Maple Leaf's Lessons from the Listeriosis Crisis

"Do the right thing," an official from Canada's Maple Leaf Foods advised the audience at the Banff Pork Seminar 2009, describing the best response of a processor to a food contamination crisis.
calendar icon 31 March 2009
clock icon 6 minute read

Rory McAlpine
Vice-President, Government & Industry Relations, Maple Leaf Foods Inc.

There's no magic in responding to tragedy, says Rory McAlpine, Vice-President, Government & Industry Relations, Maple Leaf Foods Inc. In the case of the listeriosis outbreak linked to the deaths of 20 Canadians in 2008, the needed response was as clear as it was simple: do the right thing.

For Mr McAlpine, the anxiety surrounding the outbreak hit home immediately when his own son, a 21-year-old university student fell seriously ill for 48 hours from listeriosis. "There's no question that he got it from a Maple Leaf product. It resonates with you personally when you see that happen," Mr McAlpine told pork producers and industry representatives at the Banff Pork Seminar.

Ultimately, the way people react in recognizing the gravity of a situation personally is no different than how even large corporations should react, he found. Maple Leaf Foods responded as though it were hit in the gut, and reacted with the appropriate urgency, honesty and consumer-first focus that has proven the key to managing the crisis and rebuilding confidence in its brand. This approach has earned the company accolades for doing what's right and putting that principle far ahead of any concern for the bottom line.

Many companies talk the talk, but it is another thing entirely to walk the walk.
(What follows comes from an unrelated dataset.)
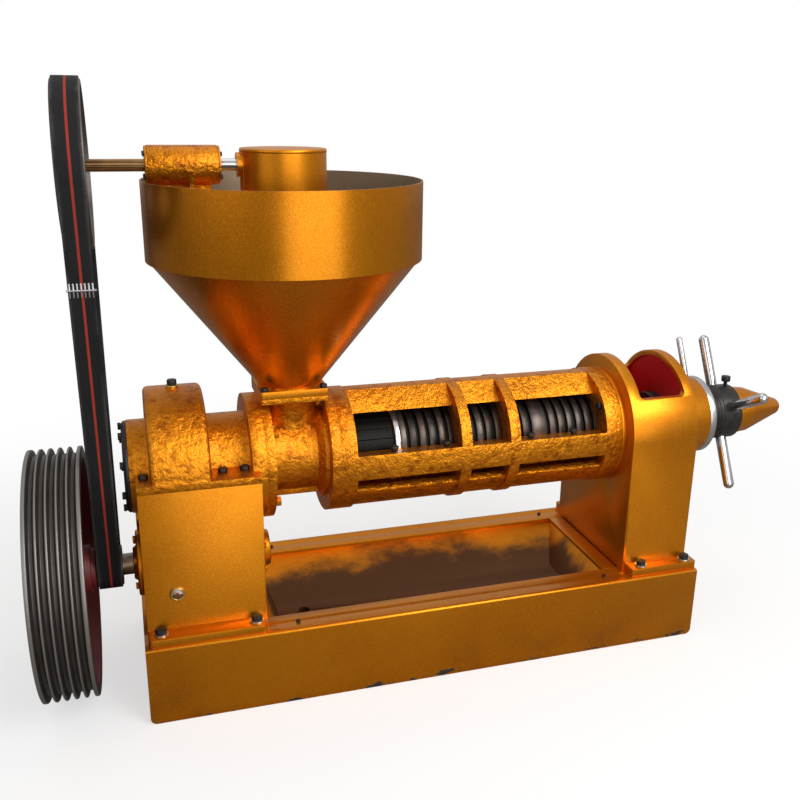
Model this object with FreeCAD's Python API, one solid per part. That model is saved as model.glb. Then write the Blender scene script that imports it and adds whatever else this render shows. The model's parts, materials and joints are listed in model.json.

"There's nothing magical about this," said Mr McAlpine. "It's very much instinctive. But it really does begin with corporate values and having the right ones in place to begin with."

Walking the Walk

For a company suddenly thrown into managing a crisis, the way you are regarded instantly becomes all about what you do, not just what you say, observed Mr McAlpine during a break-out session on 'Re-Building Consumer Confidence'.

"If there's ever a situation where that comes to the fore, it's in the type of situation we faced with respect to Listeria.

"We as a company subscribe to a set of values that I think are deeply ingrained but you only really find out if they are deeply ingrained if you get yourself in a crisis like this. The two that really came to the fore were 'do what's right' and 'dare to be transparent'," he said

Led by CEO Michael McCann, the company drew on its established culture and values to quickly identify and implement a response based on four key approaches:

  1. Taking accountability
  2. Putting public health and consumer interests first
  3. Leading in an open and fact based manner, and
  4. Implementing a decisive action plan.

Recognizing what was needed did not depend on in-depth understanding of the issue but that requirement rapidly followed. "You quickly as an executive team have to become familiar with some hard facts about what you're dealing with," said Mr McAlpine. "For example, I would suggest at this point Michael McCann has become one of the best educated individuals on the science of Listeria and the practical measure for avoiding it in the country."

Taking Charge

Media coverage of the outbreak was intense, unrelenting and instantaneous. There was no time to mull over strategy. Under these demands, Mr McAlpine credited the company's established culture with ensuring the fastest approaches would also be the right ones.

"Our CEO was wired to very quickly issue a public apology and make a commitment to fix the problem. He wasn't listening to accountants and lawyers; he clearly knew as an organization, we were going to put consumer interests first."

Maple Leaf had a communications team in place but it was very small. It did have some external help but the critical component of operating effectively was fast, honest reaction. "A key lesson here was not to overthink strategy, to keep our messages and tactics straightforward. You don't second guess, because time doesn't allow you, frankly, to think too much about it. You just have to do it, and do what you know is right."

Another key was to keep fact focused and act quickly to fill the information void. Maple Leaf could not afford the luxury of waiting or relying on government or others to deliver key facts on risk that the public demanded. The company had to take the lead. "We did it through multiple means, and we did it 24/7," explained Mr McAlpine.

This involved several initial press conferences in rapid succession and numerous other external approaches. "We also had to pay attention to our internal communications. In a large organization you face the need to manage communications internally, as much as externally, in this kind of event."

Being Prepared

When it came to implementing a decisive action plan, being prepared beforehand was a critical advantage. "We were fortunate in that we had a well established recall manual and we continually do mock recall exercises. You have to anticipate what will happen and you have to know who's in charge, what roles each individual is going to play, etc. You have to have the teams pre-established and you have to have the discipline and the tools in place to execute. Fortunately I think we did have that. We weren't perfect but were certainly were well prepared."

Maple Leaf appointed a recall team, managed by a top performer in quality and systems management. "We had clear accountabilities that involved obviously the CFO, the CEO, our senior business leaders, and we had a team that involved people in quality assurance/food safety, communications, regulatory aspects and sales, and we maintained a continuously updated report on all the tasks and what was happening in all of our plants. As a result of this we maintained twice daily calls, and we mapped all our activities and tracked all the information continuously 24/7 for several weeks in a row."